Edmond Brooks-Beckman: Room 13

Apr 3 - May 16, 2026 Seoul
Overview

Duarte Sequeira is pleased to present Room 13 by Edmond Brooks-Beckman, the artist’s second exhibition in Seoul. This exhibition opens as an inquiry into pressure, not as an image but as a condition. It is a condition that operates across material, structure, and perception, and it is precisely in this simultaneity that the work finds its urgency. What we encounter here is not painting as resolution, but painting as a site of ongoing negotiation.

The surfaces insist on their own instability. Watercolour, a medium historically associated with transparency and control, is pushed into a different temporality. It is layered, stressed, and brought to a point where it begins to exceed its own conventions. One could say that the works stage a kind of test. How much can the surface hold before it gives way. How much density can be sustained before collapse. In this sense, the paintings are not composed so much as they are continuously recalibrated. They exist in a state of near failure, and it is precisely this proximity that generates their intensity.

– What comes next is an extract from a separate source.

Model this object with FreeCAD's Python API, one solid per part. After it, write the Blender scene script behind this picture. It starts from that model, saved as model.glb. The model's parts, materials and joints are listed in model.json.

At the same time, there is a vocabulary of structures that recurs throughout the works. Enclosures, partitions, tables. These are not simply formal devices.They organise visibility while simultaneously producing its limits. They create interiors that resist full access. What is important here is not what is shown, but what remains withheld. The paintings remind us that every structure of display is also a structure of exclusion. In this context, the reference to the classroom becomes particularly significant. The classroom is one of the most formative architectures of contemporary life, an institutional rite of passage. It is a space where individuality is both invoked and managed, where attention is distributed, regulated, and measured and where the traces of identity are silently carved into tables and scratched into walls. What emerges in these works is not a representation of that space, but a translation of its logic. Repetition, segmentation, and control become painterly operations. At the same time, small acts of resistance persist.

We might also think about authority here, not as something fixed, but as something that needs to be constantly performed. Authority depends on repetition, on the reiteration of forms that appear stable only because they are continuously reinforced. The paintings make this visible. What seems stable at first begins to shift. Edges lose their certainty. Surfaces begin to tremble. What we are witnessing is not the breakdown of structure, but its exposure as something inherently precarious. There is also an intimate dimension to the work. The recurring table becomes a site of relation. It brings bodies into proximity, but it does not guarantee connection. On the contrary, it stages the difficulty of relation.

Perhaps this is where the work is most compelling. It does not resolve the tensions it sets up. It sustains them. It keeps open a space in which something might happen, without determining what that something will be. In a moment where so much of the visual field is oriented toward clarity and immediacy, these paintings insist on opacity, on duration, on the right to remain unresolved.